►
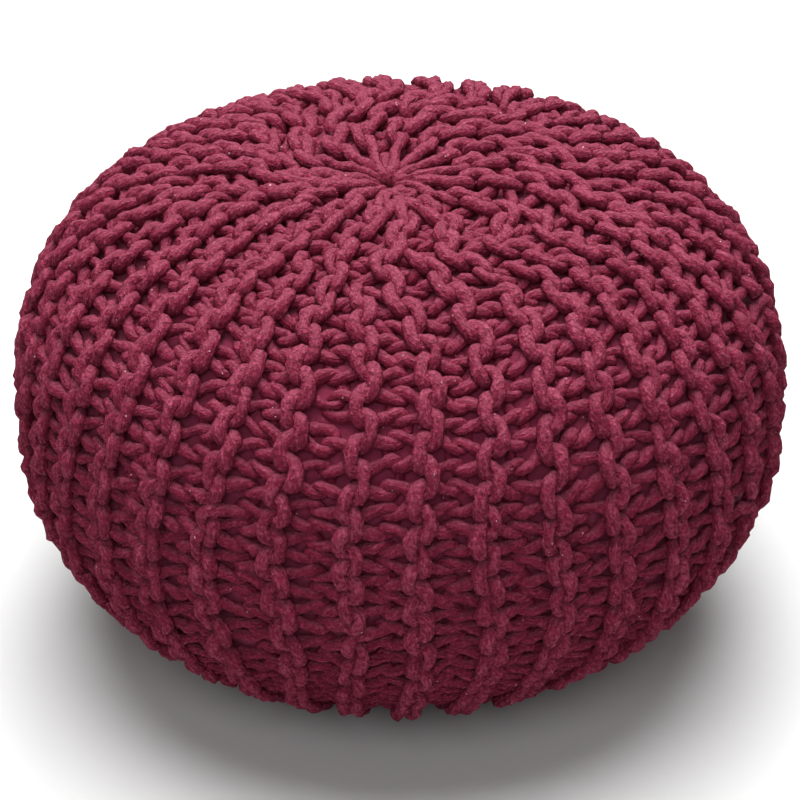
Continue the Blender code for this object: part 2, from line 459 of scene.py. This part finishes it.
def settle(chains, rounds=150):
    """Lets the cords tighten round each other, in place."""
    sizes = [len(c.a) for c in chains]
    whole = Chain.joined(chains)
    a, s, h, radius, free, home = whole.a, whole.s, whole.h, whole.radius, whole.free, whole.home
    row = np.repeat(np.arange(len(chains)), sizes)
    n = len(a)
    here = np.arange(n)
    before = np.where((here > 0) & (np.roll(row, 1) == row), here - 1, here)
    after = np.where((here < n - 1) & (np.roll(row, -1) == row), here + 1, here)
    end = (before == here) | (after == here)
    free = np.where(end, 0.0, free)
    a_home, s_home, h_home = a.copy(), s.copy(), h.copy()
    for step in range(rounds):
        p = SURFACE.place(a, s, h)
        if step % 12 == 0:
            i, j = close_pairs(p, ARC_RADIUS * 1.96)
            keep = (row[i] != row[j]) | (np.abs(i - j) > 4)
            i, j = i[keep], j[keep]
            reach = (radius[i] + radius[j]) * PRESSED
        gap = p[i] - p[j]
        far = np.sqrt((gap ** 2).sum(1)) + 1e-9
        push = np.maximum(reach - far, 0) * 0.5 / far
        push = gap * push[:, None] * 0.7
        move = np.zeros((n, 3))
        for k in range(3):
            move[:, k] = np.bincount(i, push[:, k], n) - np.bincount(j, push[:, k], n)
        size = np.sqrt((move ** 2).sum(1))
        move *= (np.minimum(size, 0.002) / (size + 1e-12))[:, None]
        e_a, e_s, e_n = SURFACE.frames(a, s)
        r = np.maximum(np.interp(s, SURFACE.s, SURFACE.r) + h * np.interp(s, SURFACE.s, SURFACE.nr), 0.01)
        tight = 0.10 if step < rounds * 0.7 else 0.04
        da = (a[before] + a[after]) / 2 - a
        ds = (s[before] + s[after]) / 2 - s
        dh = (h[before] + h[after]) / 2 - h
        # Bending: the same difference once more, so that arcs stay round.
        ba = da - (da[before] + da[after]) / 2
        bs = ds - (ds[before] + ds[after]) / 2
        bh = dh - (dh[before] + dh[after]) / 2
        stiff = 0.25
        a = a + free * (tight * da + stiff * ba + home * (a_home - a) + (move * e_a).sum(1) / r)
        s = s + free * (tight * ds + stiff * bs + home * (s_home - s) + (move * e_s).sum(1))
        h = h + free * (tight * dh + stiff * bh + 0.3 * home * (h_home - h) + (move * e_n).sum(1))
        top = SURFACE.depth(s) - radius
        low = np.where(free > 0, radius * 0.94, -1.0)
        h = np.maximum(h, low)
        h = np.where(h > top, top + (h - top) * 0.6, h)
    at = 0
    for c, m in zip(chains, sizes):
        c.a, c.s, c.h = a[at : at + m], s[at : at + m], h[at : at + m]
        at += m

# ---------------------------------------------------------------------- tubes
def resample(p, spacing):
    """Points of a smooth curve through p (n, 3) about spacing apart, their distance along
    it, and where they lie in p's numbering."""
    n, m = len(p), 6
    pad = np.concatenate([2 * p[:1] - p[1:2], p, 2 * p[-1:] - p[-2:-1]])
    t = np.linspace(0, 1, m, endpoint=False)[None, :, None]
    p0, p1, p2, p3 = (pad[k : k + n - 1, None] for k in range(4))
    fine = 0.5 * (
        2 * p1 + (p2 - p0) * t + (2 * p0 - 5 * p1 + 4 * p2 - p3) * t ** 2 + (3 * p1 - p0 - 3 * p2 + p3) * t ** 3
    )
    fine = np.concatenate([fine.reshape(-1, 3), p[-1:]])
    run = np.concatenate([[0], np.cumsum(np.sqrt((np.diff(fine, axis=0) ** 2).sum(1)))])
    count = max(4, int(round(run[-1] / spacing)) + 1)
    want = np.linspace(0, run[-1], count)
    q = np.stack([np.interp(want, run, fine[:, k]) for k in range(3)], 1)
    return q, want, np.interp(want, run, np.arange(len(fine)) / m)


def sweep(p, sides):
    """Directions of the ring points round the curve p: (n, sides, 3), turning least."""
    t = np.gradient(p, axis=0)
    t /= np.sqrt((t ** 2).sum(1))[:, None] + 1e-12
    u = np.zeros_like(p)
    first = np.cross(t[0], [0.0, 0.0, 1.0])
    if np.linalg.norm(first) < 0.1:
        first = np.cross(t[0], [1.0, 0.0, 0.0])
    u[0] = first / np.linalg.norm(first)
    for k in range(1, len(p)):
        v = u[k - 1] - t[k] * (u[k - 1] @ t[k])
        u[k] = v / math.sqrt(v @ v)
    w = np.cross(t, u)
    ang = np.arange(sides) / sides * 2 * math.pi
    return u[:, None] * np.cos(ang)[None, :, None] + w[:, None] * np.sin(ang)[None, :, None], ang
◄
SET PROBLEM. Exactly reproduce every line of the data above.

WRITTEN RESPONSE.
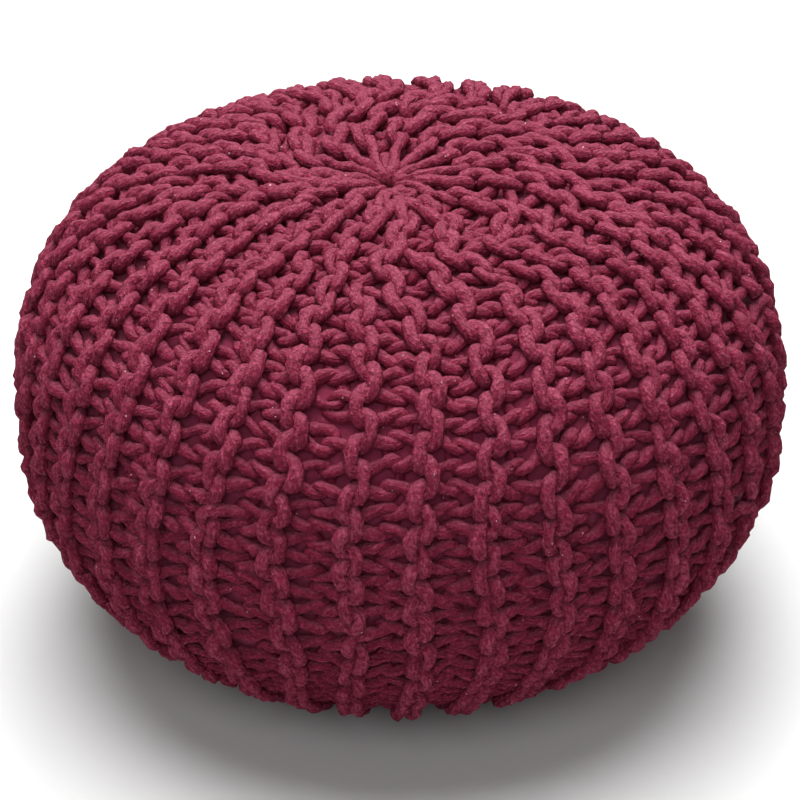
Continue the Blender code for this object: part 2, from line 459 of scene.py. This part finishes it.
def settle(chains, rounds=150):
    """Lets the cords tighten round each other, in place."""
    sizes = [len(c.a) for c in chains]
    whole = Chain.joined(chains)
    a, s, h, radius, free, home = whole.a, whole.s, whole.h, whole.radius, whole.free, whole.home
    row = np.repeat(np.arange(len(chains)), sizes)
    n = len(a)
    here = np.arange(n)
    before = np.where((here > 0) & (np.roll(row, 1) == row), here - 1, here)
    after = np.where((here < n - 1) & (np.roll(row, -1) == row), here + 1, here)
    end = (before == here) | (after == here)
    free = np.where(end, 0.0, free)
    a_home, s_home, h_home = a.copy(), s.copy(), h.copy()
    for step in range(rounds):
        p = SURFACE.place(a, s, h)
        if step % 12 == 0:
            i, j = close_pairs(p, ARC_RADIUS * 1.96)
            keep = (row[i] != row[j]) | (np.abs(i - j) > 4)
            i, j = i[keep], j[keep]
            reach = (radius[i] + radius[j]) * PRESSED
        gap = p[i] - p[j]
        far = np.sqrt((gap ** 2).sum(1)) + 1e-9
        push = np.maximum(reach - far, 0) * 0.5 / far
        push = gap * push[:, None] * 0.7
        move = np.zeros((n, 3))
        for k in range(3):
            move[:, k] = np.bincount(i, push[:, k], n) - np.bincount(j, push[:, k], n)
        size = np.sqrt((move ** 2).sum(1))
        move *= (np.minimum(size, 0.002) / (size + 1e-12))[:, None]
        e_a, e_s, e_n = SURFACE.frames(a, s)
        r = np.maximum(np.interp(s, SURFACE.s, SURFACE.r) + h * np.interp(s, SURFACE.s, SURFACE.nr), 0.01)
        tight = 0.10 if step < rounds * 0.7 else 0.04
        da = (a[before] + a[after]) / 2 - a
        ds = (s[before] + s[after]) / 2 - s
        dh = (h[before] + h[after]) / 2 - h
        # Bending: the same difference once more, so that arcs stay round.
        ba = da - (da[before] + da[after]) / 2
        bs = ds - (ds[before] + ds[after]) / 2
        bh = dh - (dh[before] + dh[after]) / 2
        stiff = 0.25
        a = a + free * (tight * da + stiff * ba + home * (a_home - a) + (move * e_a).sum(1) / r)
        s = s + free * (tight * ds + stiff * bs + home * (s_home - s) + (move * e_s).sum(1))
        h = h + free * (tight * dh + stiff * bh + 0.3 * home * (h_home - h) + (move * e_n).sum(1))
        top = SURFACE.depth(s) - radius
        low = np.where(free > 0, radius * 0.94, -1.0)
        h = np.maximum(h, low)
        h = np.where(h > top, top + (h - top) * 0.6, h)
    at = 0
    for c, m in zip(chains, sizes):
        c.a, c.s, c.h = a[at : at + m], s[at : at + m], h[at : at + m]
        at += m

# ---------------------------------------------------------------------- tubes
def resample(p, spacing):
    """Points of a smooth curve through p (n, 3) about spacing apart, their distance along
    it, and where they lie in p's numbering."""
    n, m = len(p), 6
    pad = np.concatenate([2 * p[:1] - p[1:2], p, 2 * p[-1:] - p[-2:-1]])
    t = np.linspace(0, 1, m, endpoint=False)[None, :, None]
    p0, p1, p2, p3 = (pad[k : k + n - 1, None] for k in range(4))
    fine = 0.5 * (
        2 * p1 + (p2 - p0) * t + (2 * p0 - 5 * p1 + 4 * p2 - p3) * t ** 2 + (3 * p1 - p0 - 3 * p2 + p3) * t ** 3
    )
    fine = np.concatenate([fine.reshape(-1, 3), p[-1:]])
    run = np.concatenate([[0], np.cumsum(np.sqrt((np.diff(fine, axis=0) ** 2).sum(1)))])
    count = max(4, int(round(run[-1] / spacing)) + 1)
    want = np.linspace(0, run[-1], count)
    q = np.stack([np.interp(want, run, fine[:, k]) for k in range(3)], 1)
    return q, want, np.interp(want, run, np.arange(len(fine)) / m)


def sweep(p, sides):
    """Directions of the ring points round the curve p: (n, sides, 3), turning least."""
    t = np.gradient(p, axis=0)
    t /= np.sqrt((t ** 2).sum(1))[:, None] + 1e-12
    u = np.zeros_like(p)
    first = np.cross(t[0], [0.0, 0.0, 1.0])
    if np.linalg.norm(first) < 0.1:
        first = np.cross(t[0], [1.0, 0.0, 0.0])
    u[0] = first / np.linalg.norm(first)
    for k in range(1, len(p)):
        v = u[k - 1] - t[k] * (u[k - 1] @ t[k])
        u[k] = v / math.sqrt(v @ v)
    w = np.cross(t, u)
    ang = np.arange(sides) / sides * 2 * math.pi
    return u[:, None] * np.cos(ang)[None, :, None] + w[:, None] * np.sin(ang)[None, :, None], ang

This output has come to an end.